In an August 2005 New York case, a 13-year-old eighth-grader with disabilities was the victim of repeated instances of being called “stupid,” “idiot,” “retard” and other insults, and acts of “physical aggression and intimidation,” by students both in school and on the school bus. After the first incident on the bus, the boy’s mother sought out both the superintendent and the director of transportation; allegedly, neither got back to her. School officials failed to take any action despite the boy and his mother reporting each incident.

Related Article: Report Reveals Epidemic of Bullying Against Special Needs Children

A 2007 Indiana case was “the culmination of two school years of bullying and defendants’ perceived lack of response to the bullying.” Among the defendants were the school corporation and an independent contractor who provided transportation to district students. Allegedly, the district was well aware that S.S., a middle school boy, was being bullied on the basis of sexual orientation. The bully started antagonizing the boy’s sister after she sought help from the driver.
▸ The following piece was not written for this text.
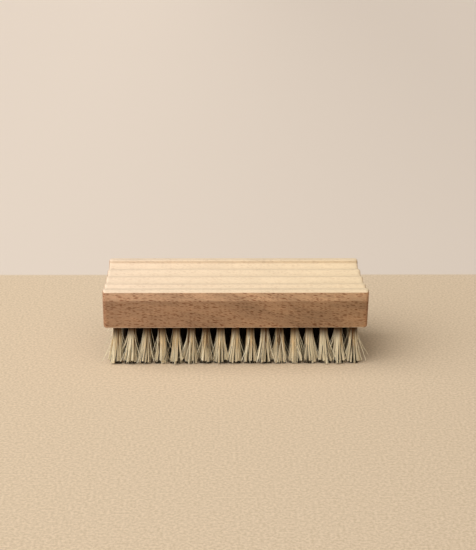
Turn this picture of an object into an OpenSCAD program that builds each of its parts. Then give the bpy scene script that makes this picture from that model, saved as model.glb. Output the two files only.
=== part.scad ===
// Nail brush: a moulded wooden block, ridged on top, with five rows of bristle tufts below.
// X runs along the block, Y across it and Z up. The origin is under the middle, where the tips stand.

/* [Block] */
// Length of the block
block_length = 110; // [90:1:130]
// Width of the block
block_width = 47; // [42:1:52]
// Height of the wood, from its underside to the top of the rims
block_height = 17.1; // [15.5:0.1:22]
// Height of the upright band along each long side, above the crease
band_height = 4.6; // [3:0.1:6]
// How far each long side leans in from the crease to the underside
side_lean = 2; // [0.5:0.1:2.6]
// Chamfer on the upright corners
corner_chamfer = 1.2; // [0.5:0.1:2]
// Chamfer on the long top edges
top_chamfer = 1; // [0.3:0.1:1.2]
// Chamfer on the top and bottom edges of both ends
end_chamfer = 0.7; // [0.3:0.1:1.2]
// Chamfer on the long bottom edges
bottom_chamfer = 0.7; // [0.3:0.1:1.2]

/* [Ridged top] */
// Width of each rim, at the level of the ridges
rim_width = 4; // [3:0.1:5]
// How far the ridges lie below the rims
rest_depth = 1.4; // [0.8:0.1:1.8]
// Width of the flat top of a ridge
ridge_width = 1.9; // [1:0.1:3]
// Depth of a groove below the ridges
groove_depth = 1.7; // [1:0.1:2]
// Number of grooves
groove_count = 4; // [3:1:5]

/* [Bristles] */
// Free length of the bristles, from the underside of the wood to the trimmed tips
trim_length = 16.9; // [12:0.1:22]
// Tufts in the longer rows, which take turns with rows of one tuft less
tufts_in_row = 17; // [13:1:17]
// Distance from the end of the block to the first hole's centre
end_margin = 5.5; // [4.8:0.1:8]
// Distance from the long side of the block to the outer row's centres
side_margin = 6.4; // [5.9:0.1:7]
// Diameter of a tuft hole
hole_diameter = 3.5; // [3:0.1:3.8]
// Depth of a tuft hole
hole_depth = 9.5; // [7:0.1:10.5]
// Width of a tuft across its trimmed tips
tip_width = 5.6; // [4:0.1:5.6]
// Strands that stand for the bristles of one tuft
strands_in_tuft = 6; // [4:1:6]

/* [Anchors] */
// Width of the flat wire anchor that a tuft is folded over
anchor_width = 3.2; // [2:0.1:3.2]
// Height of an anchor
anchor_height = 1.6; // [1:0.1:2.4]
// Thickness of an anchor
anchor_thickness = 0.35; // [0.2:0.05:0.6]

/* [Hidden] */
$fn = 48;

// How far a cutting shape runs past what it cuts
overrun = 2;
// Rows of tufts
row_count = 5;
// Gap all round between a tuft's root and its hole
root_gap = 0.05;
// Gap all round between an anchor and the fold that holds it
anchor_gap = 0.03;
// Thickness of the fold of bristles above an anchor
fold_height = 1.2;
// Share of its own wedge that a strand fills where it leaves the hole
strand_root_share = 0.84;
// Share of its own wedge that a strand fills at the tip
strand_tip_share = 0.66;
// Share of its distance from the middle by which a tuft leans out at the tips
splay_share = 0.02;
// Angle that each tuft is turned past the one before it, so that no two look alike
tuft_turn = 25;

block_bottom = trim_length;
block_top = block_bottom + block_height;
crease_z = block_top - band_height;
half_length = block_length / 2;
half_width = block_width / 2;
lower_height = crease_z - block_bottom;
lean_angle = atan(side_lean / lower_height);

ridge_z = block_top - rest_depth;
rest_width = block_width - 2 * rim_width;
groove_width = (rest_width - (groove_count - 1) * ridge_width) / groove_count;
groove_pitch = groove_width + ridge_width;
groove_radius = (pow(groove_width / 2, 2) + pow(groove_depth, 2)) / (2 * groove_depth);

tuft_pitch = (block_length - 2 * end_margin) / (tufts_in_row - 1);
row_pitch = (block_width - 2 * side_margin) / (row_count - 1);
root_radius = hole_diameter / 2 - root_gap;
root_top = block_bottom + hole_depth - root_gap;
anchor_top = root_top - fold_height;

// Number of tufts in a row, counted from 0 at the front
function tufts_of(row) = tufts_in_row - row % 2;

// Centres of the tufts of one row
function tuft_places(row) = [
  for (i = [0 : tufts_of(row) - 1])
    [(i - (tufts_of(row) - 1) / 2) * tuft_pitch, (row - (row_count - 1) / 2) * row_pitch]
];

// A point on a ring of the given radius and height, round a centre in the plane
function on_ring(centre, radius, angle, z) =
  [centre[0] + radius * cos(angle), centre[1] + radius * sin(angle), z];

// A triangle drawn in towards its own middle
function drawn_in(corners, share) =
  let (middle = (corners[0] + corners[1] + corners[2]) / len(corners))
  [for (corner = corners) middle + (corner - middle) * share];

// The wedge of a ring that belongs to one strand
function wedge(centre, radius, turn, z, i) = [
  [centre[0], centre[1], z],
  on_ring(centre, radius, turn + 360 * i / strands_in_tuft, z),
  on_ring(centre, radius, turn + 360 * (i + 1) / strands_in_tuft, z)
];

// Two triangles between the matching edges of an upper and a lower loop
function strip(upper, lower, count) = [
  for (k = [0 : count - 1])
    let (next = (k + 1) % count)
    each [[upper[k], upper[next], lower[next]], [upper[k], lower[next], lower[k]]]
];

// Numbers of the points in one strand's loop
function loop_of(first, i) = [for (k = [0 : 2]) first + 3 * i + k];

// One tuft: a root that fills its hole and, fused to it, strands that spread to flat trimmed tips
module tuft(place, turn) {
  n = strands_in_tuft;
  tip_place = place * (1 + splay_share);
  tip_radius = tip_width / 2;
  points = [
    for (i = [0 : n - 1]) on_ring(place, root_radius, turn + 360 * i / n, root_top),
    for (i = [0 : n - 1]) on_ring(place, root_radius, turn + 360 * i / n, block_bottom),
    [place[0], place[1], block_bottom],
    for (i = [0 : n - 1])
      each drawn_in(wedge(place, root_radius, turn, block_bottom, i), strand_root_share),
    for (i = [0 : n - 1])
      each drawn_in(wedge(tip_place, tip_radius, turn, 0, i), strand_tip_share)
  ];
  top_loop = [for (i = [0 : n - 1]) i];
  mouth_loop = [for (i = [0 : n - 1]) n + i];
  middle = 2 * n;
  first_base = middle + 1;
  first_tip = first_base + 3 * n;
  faces = [
    for (i = [1 : n - 2]) [top_loop[0], top_loop[i + 1], top_loop[i]],
    each strip(top_loop, mouth_loop, n),
    for (i = [0 : n - 1])
      each strip([middle, mouth_loop[i], mouth_loop[(i + 1) % n]], loop_of(first_base, i), 3),
    for (i = [0 : n - 1])
      each strip(loop_of(first_base, i), loop_of(first_tip, i), 3),
    for (i = [0 : n - 1]) loop_of(first_tip, i)
  ];
  polyhedron(points = points, faces = faces);
}

// All tufts of one row, each with the slot where its anchor lies
module tuft_row(row) {
  places = tuft_places(row);
  color([0.88, 0.82, 0.70])
    difference() {
      for (i = [0 : len(places) - 1])
        tuft(places[i], tuft_turn * (i + row));
      for (place = places)
        anchor_shape(place, hole_diameter, anchor_gap);
    }
}

// The space of one anchor, with a gap all round
module anchor_shape(place, width, gap) {
  translate([
    place[0] - width / 2,
    place[1] - anchor_thickness / 2 - gap,
    anchor_top - anchor_height - gap
  ])
    cube([width, anchor_thickness + 2 * gap, anchor_height + 2 * gap]);
}

// All anchors of one row
module anchor_row(row) {
  color([0.76, 0.77, 0.78])
    for (place = tuft_places(row))
      anchor_shape(place, anchor_width, 0);
}

// Outline of the block as seen from its end, before the top is hollowed
module end_outline() {
  bottom_half = half_width - side_lean;
  chamfer_rise = bottom_chamfer;
  chamfer_run = bottom_chamfer - side_lean * bottom_chamfer / lower_height;
  right_side = [
    [bottom_half - chamfer_run, block_bottom],
    [bottom_half + side_lean * chamfer_rise / lower_height, block_bottom + chamfer_rise],
    [half_width, crease_z],
    [half_width, block_top - top_chamfer],
    [half_width - top_chamfer, block_top]
  ];
  left_side = [for (i = [len(right_side) - 1 : -1 : 0]) [-right_side[i][0], right_side[i][1]]];
  polygon(concat(right_side, left_side));
}

// What is moulded out of the top, as seen from the end: a flat recess and the round grooves in it
module rest_outline() {
  translate([-rest_width / 2, ridge_z])
    square([rest_width, rest_depth + overrun]);
  for (i = [0 : groove_count - 1])
    translate([(i - (groove_count - 1) / 2) * groove_pitch, ridge_z - groove_depth + groove_radius])
      circle(r = groove_radius);
}

// Outline of the block as seen from the front, with its end edges chamfered
module front_outline() {
  polygon([
    [-half_length + end_chamfer, block_bottom],
    [half_length - end_chamfer, block_bottom],
    [half_length, block_bottom + end_chamfer],
    [half_length, block_top - end_chamfer],
    [half_length - end_chamfer, block_top],
    [-half_length + end_chamfer, block_top],
    [-half_length, block_top - end_chamfer],
    [-half_length, block_bottom + end_chamfer]
  ]);
}

// What comes off one upright corner, as a slab that stands at the corner's edge
module corner_slab(slab_height) {
  slab = 2 * corner_chamfer;
  rotate([0, 0, 45])
    translate([-corner_chamfer / sqrt(2), -slab, 0])
      cube([slab, 2 * slab, slab_height]);
}

// Chamfers of one corner: upright beside the band, and leaning with the side below the crease
module corner_relief() {
  translate([half_length, half_width, crease_z - overrun / 2])
    corner_slab(band_height + overrun);
  translate([half_length, half_width, crease_z])
    rotate([-lean_angle, 0, 0])
      mirror([0, 0, 1])
        corner_slab(lower_height + overrun);
}

// Blind holes for all tufts
module tuft_holes() {
  for (row = [0 : row_count - 1])
    for (place = tuft_places(row))
      translate([place[0], place[1], block_bottom - overrun])
        cylinder(d = hole_diameter, h = hole_depth + overrun);
}

// The wooden block
module block() {
  color([0.74, 0.57, 0.41])
    difference() {
      intersection() {
        translate([-half_length, 0, 0])
          rotate([90, 0, 90])
            linear_extrude(block_length)
              difference() {
                end_outline();
                rest_outline();
              }
        translate([0, half_width, 0])
          rotate([90, 0, 0])
            linear_extrude(block_width)
              front_outline();
      }
      for (x_side = [0, 1])
        for (y_side = [0, 1])
          mirror([x_side, 0, 0])
            mirror([0, y_side, 0])
              corner_relief();
      tuft_holes();
    }
}

module tuft_row_1() { tuft_row(0); }
module tuft_row_2() { tuft_row(1); }
module tuft_row_3() { tuft_row(2); }
module tuft_row_4() { tuft_row(3); }
module tuft_row_5() { tuft_row(4); }

module anchor_row_1() { anchor_row(0); }
module anchor_row_2() { anchor_row(1); }
module anchor_row_3() { anchor_row(2); }
module anchor_row_4() { anchor_row(3); }
module anchor_row_5() { anchor_row(4); }

block();
tuft_row_1();
tuft_row_2();
tuft_row_3();
tuft_row_4();
tuft_row_5();
anchor_row_1();
anchor_row_2();
anchor_row_3();
anchor_row_4();
anchor_row_5();
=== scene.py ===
# %% [markdown]
# # A wooden nail brush
# A nail brush is a block of beech, moulded along its length, with tufts of pale bristle set in
# holes in its underside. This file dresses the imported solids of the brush: each piece is rebuilt in
# the place that its solid holds, and gets the finish of the real material. The first cell loads the
# solids as a fixed frame.

import math

import bpy
from mathutils import Matrix, Vector


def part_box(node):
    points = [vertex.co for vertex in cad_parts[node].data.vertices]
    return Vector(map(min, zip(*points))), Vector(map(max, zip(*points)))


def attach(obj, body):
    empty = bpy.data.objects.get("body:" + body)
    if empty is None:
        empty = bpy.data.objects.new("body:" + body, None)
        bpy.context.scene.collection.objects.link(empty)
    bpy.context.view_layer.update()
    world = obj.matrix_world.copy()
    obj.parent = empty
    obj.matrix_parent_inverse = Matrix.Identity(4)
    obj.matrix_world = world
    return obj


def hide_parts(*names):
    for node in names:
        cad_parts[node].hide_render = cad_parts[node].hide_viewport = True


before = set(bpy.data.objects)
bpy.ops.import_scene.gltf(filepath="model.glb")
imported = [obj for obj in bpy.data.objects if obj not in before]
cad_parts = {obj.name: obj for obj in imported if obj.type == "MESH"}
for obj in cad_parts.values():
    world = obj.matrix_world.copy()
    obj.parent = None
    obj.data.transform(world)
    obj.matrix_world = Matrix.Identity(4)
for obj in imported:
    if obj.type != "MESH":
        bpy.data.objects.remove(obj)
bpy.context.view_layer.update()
mm = 0.001
print("nodes:", ", ".join(sorted(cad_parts)))

# %% [markdown]
# ## Sizes
# The sizes repeat those of the solids, in metres. Everything below is worked out from them, so that
# the holes, the tufts and the moulding agree with each other.

# %% Sizes of the block and the tufts
block_length, block_width = 110 * mm, 47 * mm
block_bottom, block_top = 16.9 * mm, 34 * mm
band_height, side_lean = 4.6 * mm, 2 * mm
rim_width, rest_depth = 4 * mm, 1.4 * mm
ridge_width, groove_depth, groove_count = 1.9 * mm, 1.7 * mm, 4
row_count, tufts_in_row = 5, 17
end_margin, side_margin = 5.5 * mm, 6.4 * mm
hole_diameter, hole_depth = 3.5 * mm, 9.5 * mm
root_gap, fold_height = 0.05 * mm, 1.2 * mm
anchor_top = block_bottom + hole_depth - root_gap - fold_height
outer_x, outer_y = block_length / 2 - end_margin, block_width / 2 - side_margin
tuft_pitch = 2 * outer_x / (tufts_in_row - 1)
row_pitch = 2 * outer_y / (row_count - 1)
block_low, block_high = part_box("block")
print("block solid in mm:", [round(side / mm, 2) for side in block_high - block_low])
print("from tuft to tuft", round(tuft_pitch / mm, 2), "mm, from row to row", round(row_pitch / mm, 2), "mm")

# %% [markdown]
# ## The camera
# The camera stands about half a metre in front of the brush and looks down on it by 17.6 degrees.
# Its place was worked out from the straight edges of the block in the photograph, which meet at the
# vanishing points only for one distance and one height. A small turn about its own axis levels the
# block as the photograph has it.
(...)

When S.S. tried to come to his sister’s defense, a fight ensued. The driver “never physically intervened to stop the altercation; he only looked in his rearview mirror and ordered the students to stop.” Both the victim and the bully were given in-school suspensions by school administrators. The court found that the district failed to follow its own policies about threatened violence and bullying, and that this failure led to a severe and pervasive “campaign of harassment.”